Les terrains ne sont pas encore franchement délimités, chacun commence à construire des murs.


Mes parents s’affairent, leur première préoccupation est de rendre notre maison la plus agréable, nous sommes en location, mais mes parents semblent avoir carte blanche pour amménager ce nouveau petit paradis, mon père est très bricoleur, très vite il délimite le terrain, construit des murs, fabrique les portails, crée des allées, une cour, fait venir de la terre pour redresser le sol trop en pente, plante des arbres, sème du gazon et des fleurs. En très peu de temps, la maison devient belle et agréable. C’est dans cet univers que je grandis.

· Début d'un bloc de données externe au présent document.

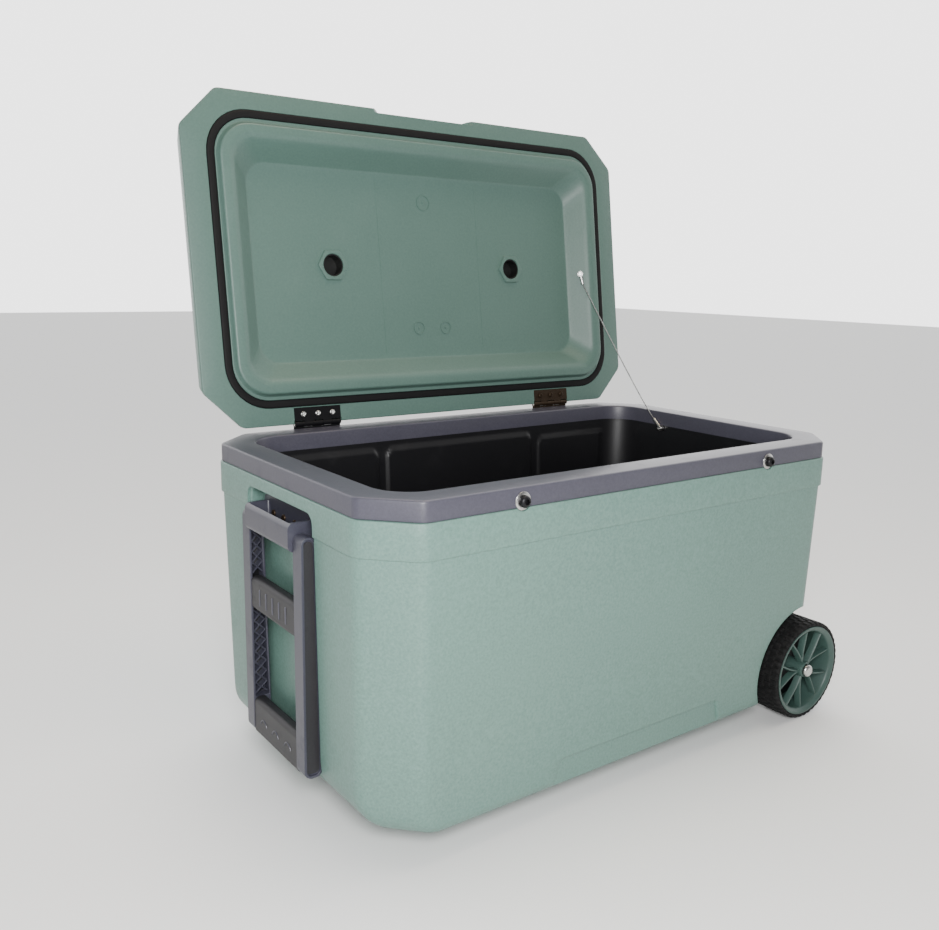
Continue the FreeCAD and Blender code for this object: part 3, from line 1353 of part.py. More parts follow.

Mes parents sont discrets et sociables, les voisins sont sympas et deviennent presque tous des amis. Les habitants de la nouvelle cité aménagent leur petit carré de terre et s’entraident quand il le faut.

Jean Philippe Mechain.


Jean Philippe devient mon premier copain dans cette Charente inconnue. Les Méchain habitent un pavillon similaire au bout du champ de la petite cité, ils ont sympathisé avec mes parents. Jean-Philippe a 7 ans, un an de plus que moi, nous sommes souvent ensemble. Il a 3 sœurs dont l’une, Anne, devient mon amoureuse platonique. Ils sont protestants et perçus par les autres voisins comme des gens un peu à part. Leur religion est incomprise, très croyants, les Méchain commémorent pendant la journée du dimanche, ce jour-là, ils reçoivent du monde chez eux, c’est le ramdam contrastant avec le calme des autres habitants, ils sont perçus comme excentriques.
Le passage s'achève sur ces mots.